List every line in this data where the string "part" occurs.

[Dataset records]
|---|
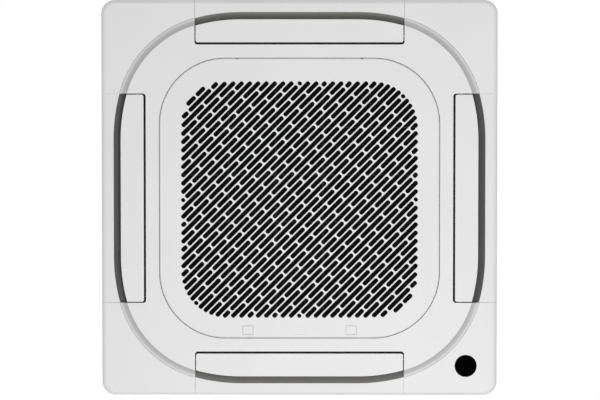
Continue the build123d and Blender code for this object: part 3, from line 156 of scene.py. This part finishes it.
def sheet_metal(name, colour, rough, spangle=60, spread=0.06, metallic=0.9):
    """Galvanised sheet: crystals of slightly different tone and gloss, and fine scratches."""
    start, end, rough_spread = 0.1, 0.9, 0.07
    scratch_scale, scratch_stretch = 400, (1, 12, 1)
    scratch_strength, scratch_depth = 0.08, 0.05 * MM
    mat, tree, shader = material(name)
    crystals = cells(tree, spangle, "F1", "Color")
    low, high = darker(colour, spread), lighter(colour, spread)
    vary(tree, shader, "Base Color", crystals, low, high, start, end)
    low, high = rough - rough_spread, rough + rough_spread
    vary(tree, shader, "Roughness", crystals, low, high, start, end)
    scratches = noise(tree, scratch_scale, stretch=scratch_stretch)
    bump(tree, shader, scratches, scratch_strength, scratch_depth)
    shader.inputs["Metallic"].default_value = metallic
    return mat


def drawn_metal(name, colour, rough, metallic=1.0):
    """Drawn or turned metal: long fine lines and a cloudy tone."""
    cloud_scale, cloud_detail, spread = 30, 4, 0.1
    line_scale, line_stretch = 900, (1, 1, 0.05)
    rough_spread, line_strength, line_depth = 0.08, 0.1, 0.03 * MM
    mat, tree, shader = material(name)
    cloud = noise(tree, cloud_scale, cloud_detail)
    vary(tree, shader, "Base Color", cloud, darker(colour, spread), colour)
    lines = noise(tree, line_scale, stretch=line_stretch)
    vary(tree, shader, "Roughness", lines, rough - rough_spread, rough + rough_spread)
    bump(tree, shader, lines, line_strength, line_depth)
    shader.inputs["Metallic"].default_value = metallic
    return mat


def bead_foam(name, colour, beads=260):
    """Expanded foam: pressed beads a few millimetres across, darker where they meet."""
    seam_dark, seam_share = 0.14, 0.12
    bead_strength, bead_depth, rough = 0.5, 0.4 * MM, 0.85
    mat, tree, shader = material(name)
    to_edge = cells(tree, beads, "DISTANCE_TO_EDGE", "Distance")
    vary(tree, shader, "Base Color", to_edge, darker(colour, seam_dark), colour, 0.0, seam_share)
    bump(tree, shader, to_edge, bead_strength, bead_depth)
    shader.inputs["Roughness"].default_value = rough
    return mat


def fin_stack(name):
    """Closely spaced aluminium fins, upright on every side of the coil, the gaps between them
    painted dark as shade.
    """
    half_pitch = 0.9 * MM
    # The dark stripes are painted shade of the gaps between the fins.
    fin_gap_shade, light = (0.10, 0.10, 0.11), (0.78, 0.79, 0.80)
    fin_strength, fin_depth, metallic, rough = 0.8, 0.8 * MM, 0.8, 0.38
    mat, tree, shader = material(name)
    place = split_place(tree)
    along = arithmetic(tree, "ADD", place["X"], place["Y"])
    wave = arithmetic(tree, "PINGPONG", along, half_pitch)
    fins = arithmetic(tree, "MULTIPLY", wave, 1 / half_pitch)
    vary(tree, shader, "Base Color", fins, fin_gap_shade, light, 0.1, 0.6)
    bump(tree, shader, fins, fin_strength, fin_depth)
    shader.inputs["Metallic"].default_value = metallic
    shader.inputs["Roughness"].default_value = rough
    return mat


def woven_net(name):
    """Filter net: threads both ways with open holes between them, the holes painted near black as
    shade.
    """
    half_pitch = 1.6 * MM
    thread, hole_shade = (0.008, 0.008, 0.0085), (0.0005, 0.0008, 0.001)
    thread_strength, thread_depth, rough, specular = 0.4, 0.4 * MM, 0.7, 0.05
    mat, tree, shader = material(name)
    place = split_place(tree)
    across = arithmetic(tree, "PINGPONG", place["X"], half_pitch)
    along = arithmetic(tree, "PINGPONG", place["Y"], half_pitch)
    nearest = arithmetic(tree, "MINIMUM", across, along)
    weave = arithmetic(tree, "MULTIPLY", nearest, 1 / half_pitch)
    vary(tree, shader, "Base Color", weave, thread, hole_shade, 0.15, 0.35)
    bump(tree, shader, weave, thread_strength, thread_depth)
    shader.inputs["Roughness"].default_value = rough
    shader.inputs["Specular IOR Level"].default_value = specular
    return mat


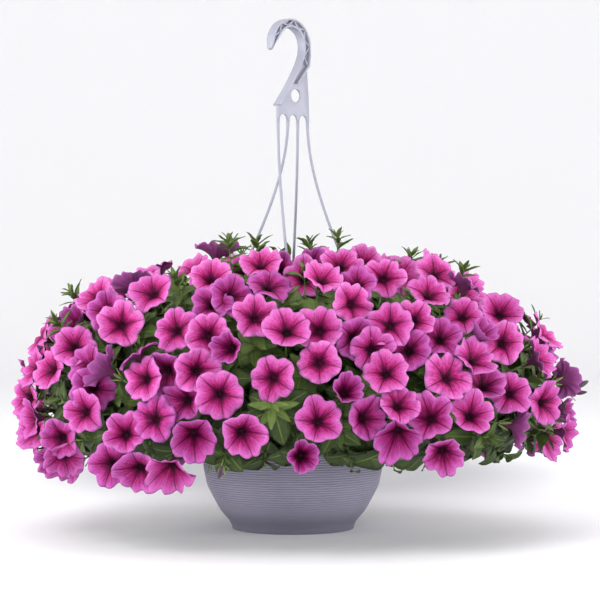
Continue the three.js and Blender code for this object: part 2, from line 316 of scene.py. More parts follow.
|---|
> Task output:
Continue the build123d and Blender code for this object: part 3, from line 156 of scene.py. This part finishes it.
Continue the three.js and Blender code for this object: part 2, from line 316 of scene.py. More parts follow.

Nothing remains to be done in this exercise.